──────── PROVIDED DATA ────────

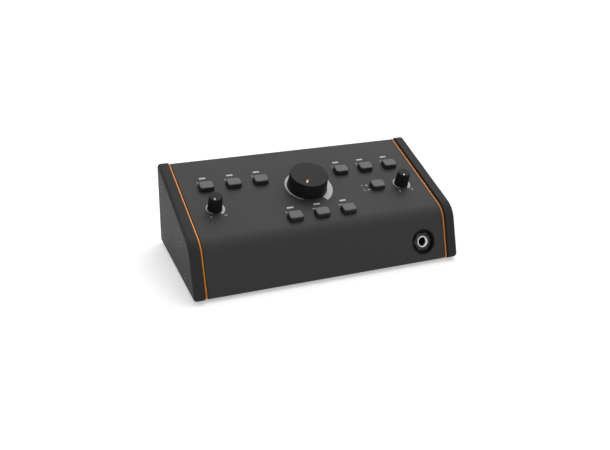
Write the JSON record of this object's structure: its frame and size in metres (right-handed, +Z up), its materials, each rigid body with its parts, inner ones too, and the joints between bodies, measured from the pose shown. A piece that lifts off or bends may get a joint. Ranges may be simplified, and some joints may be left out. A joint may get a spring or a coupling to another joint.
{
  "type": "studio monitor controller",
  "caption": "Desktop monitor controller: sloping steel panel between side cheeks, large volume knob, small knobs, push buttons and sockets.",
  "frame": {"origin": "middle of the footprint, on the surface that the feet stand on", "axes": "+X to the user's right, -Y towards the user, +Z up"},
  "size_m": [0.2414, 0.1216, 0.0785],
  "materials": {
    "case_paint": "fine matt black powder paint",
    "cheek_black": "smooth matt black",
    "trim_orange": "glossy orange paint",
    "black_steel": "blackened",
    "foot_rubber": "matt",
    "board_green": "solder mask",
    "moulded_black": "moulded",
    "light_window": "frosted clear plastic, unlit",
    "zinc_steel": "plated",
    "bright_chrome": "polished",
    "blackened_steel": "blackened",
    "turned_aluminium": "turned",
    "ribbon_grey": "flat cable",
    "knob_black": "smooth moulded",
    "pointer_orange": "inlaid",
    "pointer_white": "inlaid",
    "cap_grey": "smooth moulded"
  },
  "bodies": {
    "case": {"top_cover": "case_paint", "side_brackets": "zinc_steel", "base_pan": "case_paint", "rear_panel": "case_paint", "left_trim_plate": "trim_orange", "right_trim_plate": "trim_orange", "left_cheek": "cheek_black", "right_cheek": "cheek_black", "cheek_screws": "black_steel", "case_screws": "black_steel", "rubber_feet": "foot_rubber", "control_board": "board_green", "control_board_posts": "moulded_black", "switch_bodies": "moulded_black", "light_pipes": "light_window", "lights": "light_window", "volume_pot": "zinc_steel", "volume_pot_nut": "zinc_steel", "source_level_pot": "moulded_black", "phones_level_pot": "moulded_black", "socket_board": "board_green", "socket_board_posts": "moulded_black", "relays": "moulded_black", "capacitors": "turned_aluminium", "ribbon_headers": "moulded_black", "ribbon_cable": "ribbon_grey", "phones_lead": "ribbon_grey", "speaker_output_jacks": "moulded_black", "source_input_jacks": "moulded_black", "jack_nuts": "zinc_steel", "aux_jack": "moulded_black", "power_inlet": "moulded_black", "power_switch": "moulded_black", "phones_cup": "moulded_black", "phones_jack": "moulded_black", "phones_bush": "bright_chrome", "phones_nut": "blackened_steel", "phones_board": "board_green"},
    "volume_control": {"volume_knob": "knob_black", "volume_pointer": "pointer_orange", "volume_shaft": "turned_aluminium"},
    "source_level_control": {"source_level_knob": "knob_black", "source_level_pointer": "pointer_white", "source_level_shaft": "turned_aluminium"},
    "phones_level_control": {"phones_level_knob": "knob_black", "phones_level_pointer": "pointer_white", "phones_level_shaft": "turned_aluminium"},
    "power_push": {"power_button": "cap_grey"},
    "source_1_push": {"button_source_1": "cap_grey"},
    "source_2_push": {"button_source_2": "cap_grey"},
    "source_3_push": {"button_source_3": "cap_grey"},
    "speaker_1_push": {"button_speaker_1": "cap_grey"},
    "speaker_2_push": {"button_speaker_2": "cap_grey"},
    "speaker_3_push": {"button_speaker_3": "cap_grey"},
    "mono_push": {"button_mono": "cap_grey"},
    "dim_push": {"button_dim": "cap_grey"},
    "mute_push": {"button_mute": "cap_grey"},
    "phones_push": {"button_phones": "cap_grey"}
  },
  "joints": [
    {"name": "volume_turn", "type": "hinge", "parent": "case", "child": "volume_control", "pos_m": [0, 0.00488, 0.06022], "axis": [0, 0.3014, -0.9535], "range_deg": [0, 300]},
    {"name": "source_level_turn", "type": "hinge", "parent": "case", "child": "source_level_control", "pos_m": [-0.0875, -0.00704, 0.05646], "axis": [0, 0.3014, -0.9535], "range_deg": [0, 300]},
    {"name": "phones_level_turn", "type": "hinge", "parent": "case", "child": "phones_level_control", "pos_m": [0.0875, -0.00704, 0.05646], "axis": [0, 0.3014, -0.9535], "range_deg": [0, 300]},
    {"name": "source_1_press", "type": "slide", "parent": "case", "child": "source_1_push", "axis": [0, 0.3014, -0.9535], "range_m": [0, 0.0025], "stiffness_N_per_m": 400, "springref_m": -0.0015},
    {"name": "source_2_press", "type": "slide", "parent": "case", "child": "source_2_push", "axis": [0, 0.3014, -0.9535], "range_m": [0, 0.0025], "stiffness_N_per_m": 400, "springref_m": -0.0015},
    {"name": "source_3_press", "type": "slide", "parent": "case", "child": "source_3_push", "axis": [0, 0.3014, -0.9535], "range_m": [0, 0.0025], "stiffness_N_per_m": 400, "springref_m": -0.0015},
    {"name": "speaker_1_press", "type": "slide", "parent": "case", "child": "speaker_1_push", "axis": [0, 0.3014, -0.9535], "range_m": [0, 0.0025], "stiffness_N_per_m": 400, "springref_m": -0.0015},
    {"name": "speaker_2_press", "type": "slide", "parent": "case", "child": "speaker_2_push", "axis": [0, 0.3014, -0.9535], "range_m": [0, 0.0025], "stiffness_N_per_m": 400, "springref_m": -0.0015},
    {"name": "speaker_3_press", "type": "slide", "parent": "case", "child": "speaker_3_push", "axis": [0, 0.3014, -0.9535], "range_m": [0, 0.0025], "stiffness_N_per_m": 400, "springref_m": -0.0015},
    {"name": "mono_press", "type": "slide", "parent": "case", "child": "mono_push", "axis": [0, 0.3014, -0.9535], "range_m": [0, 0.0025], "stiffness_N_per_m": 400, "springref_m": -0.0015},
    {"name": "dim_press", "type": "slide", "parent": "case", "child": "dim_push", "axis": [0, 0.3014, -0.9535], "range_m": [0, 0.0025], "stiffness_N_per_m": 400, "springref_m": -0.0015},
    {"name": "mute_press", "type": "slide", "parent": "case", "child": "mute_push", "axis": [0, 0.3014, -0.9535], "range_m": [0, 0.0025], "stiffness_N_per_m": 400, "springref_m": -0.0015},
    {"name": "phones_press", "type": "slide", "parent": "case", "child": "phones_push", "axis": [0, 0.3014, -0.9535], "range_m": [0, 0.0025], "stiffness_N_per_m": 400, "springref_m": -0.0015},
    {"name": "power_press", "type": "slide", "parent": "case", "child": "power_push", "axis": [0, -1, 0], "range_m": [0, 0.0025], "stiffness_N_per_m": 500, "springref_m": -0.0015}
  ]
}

────────
──────── PROVIDED DATA ────────

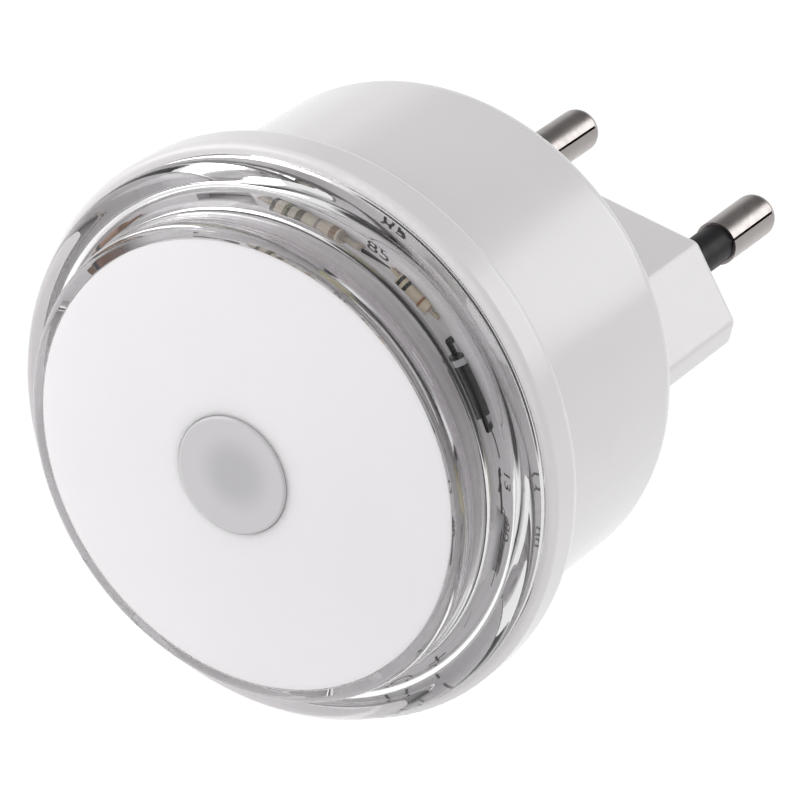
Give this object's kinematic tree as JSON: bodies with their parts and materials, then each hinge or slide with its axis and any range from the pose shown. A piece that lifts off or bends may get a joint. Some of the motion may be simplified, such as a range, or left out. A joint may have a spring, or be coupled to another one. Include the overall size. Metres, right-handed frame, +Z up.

────────

WORK INSTRUCTIONS
On how many lines does the word "frame" appear? Answer with only the number.

THE ANSWER
3